Return a GeoPandas GeoDataFrame from a QueryJob

Parameters
  • bqstorage_client (Optional[google.cloud.bigquery_storage_v1.BigQueryReadClient]) –

    A BigQuery Storage API client. If supplied, use the faster BigQuery Storage API to fetch rows from BigQuery. This API is a billable API.

    This method requires the fastavro and google-cloud-bigquery-storage libraries.

    Reading from a specific partition or snapshot is not currently supported by this method.

  • dtypes (Optional[Map[str, Union[str, pandas.Series.dtype]]]) – A dictionary of column names pandas dtype``s. The provided ``dtype is used when constructing the series for the column specified. Otherwise, the default pandas behavior is used.

  • progress_bar_type (Optional[str]) –

    If set, use the tqdm library to display a progress bar while the data downloads. Install the tqdm package to use this feature.

    See to_dataframe() for details.

    New in version 1.11.0.

  • create_bqstorage_client (Optional[bool]) –

    If True (default), create a BigQuery Storage API client using the default API settings. The BigQuery Storage API is a faster way to fetch rows from BigQuery. See the bqstorage_client parameter for more information.

    This argument does nothing if bqstorage_client is supplied.

    New in version 1.24.0.

  • max_results (Optional[int]) –

    Maximum number of rows to include in the result. No limit by default.

    New in version 2.21.0.

  • geography_column (Optional[str]) – If there are more than one GEOGRAPHY column, identifies which one to use to construct a GeoPandas GeoDataFrame. This option can be ommitted if there’s only one GEOGRAPHY column.

Returns

A geopandas.GeoDataFrame populated with row data and column headers from the query results. The column headers are derived from the destination table’s schema.

Return type

geopandas.GeoDataFrame

Raises

ValueError – If the geopandas library cannot be imported, or the google.cloud.bigquery_storage_v1 module is required but cannot be imported.

New in version 2.24.0.

property total_bytes_billed

Return total bytes billed from job statistics, if present.

See: https://cloud.google.com/bigquery/docs/reference/rest/v2/Job#JobStatistics2.FIELDS.total_bytes_billed

Returns

Total bytes processed by the job, or None if job is not yet complete.

Return type

Optional[int]

property total_bytes_processed

Return total bytes processed from job statistics, if present.

See: https://cloud.google.com/bigquery/docs/reference/rest/v2/Job#JobStatistics2.FIELDS.total_bytes_processed

Returns

Total bytes processed by the job, or None if job is not yet complete.

Return type

Optional[int]

property transaction_info: Optional[google.cloud.bigquery.job.base.TransactionInfo]

Information of the multi-statement transaction if this job is part of one.

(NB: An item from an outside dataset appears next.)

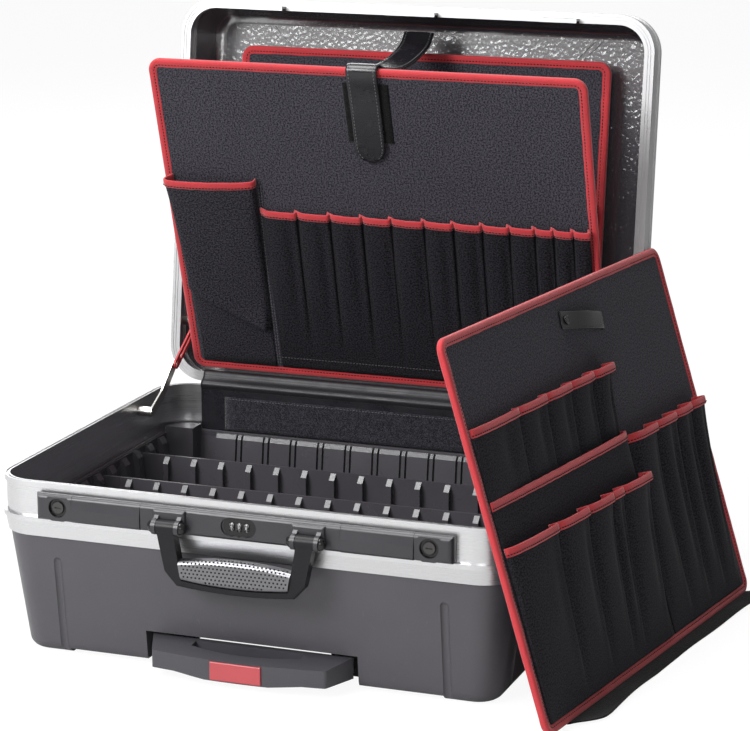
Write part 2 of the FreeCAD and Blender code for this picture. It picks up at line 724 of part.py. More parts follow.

Since a scripting query job can execute multiple transactions, this property is only expected on child jobs. Use the google.cloud.bigquery.client.Client.list_jobs() method with the parent_job parameter to iterate over child jobs.

New in version 2.24.0.

property udf_resources

See google.cloud.bigquery.job.QueryJobConfig.udf_resources.

property undeclared_query_parameters

Return undeclared query parameters from job statistics, if present.

See: https://cloud.google.com/bigquery/docs/reference/rest/v2/Job#JobStatistics2.FIELDS.undeclared_query_parameters

Returns

Undeclared parameters, or an empty list if the query has not yet completed.

Return type

List[Union[ google.cloud.bigquery.query.ArrayQueryParameter, google.cloud.bigquery.query.ScalarQueryParameter, google.cloud.bigquery.query.StructQueryParameter ]]

property use_legacy_sql

See google.cloud.bigquery.job.QueryJobConfig.use_legacy_sql.

property use_query_cache

See google.cloud.bigquery.job.QueryJobConfig.use_query_cache.

property user_email

E-mail address of user who submitted the job.

Returns

the URL (None until set from the server).

Return type

Optional[str]

property write_disposition

See google.cloud.bigquery.job.QueryJobConfig.write_disposition.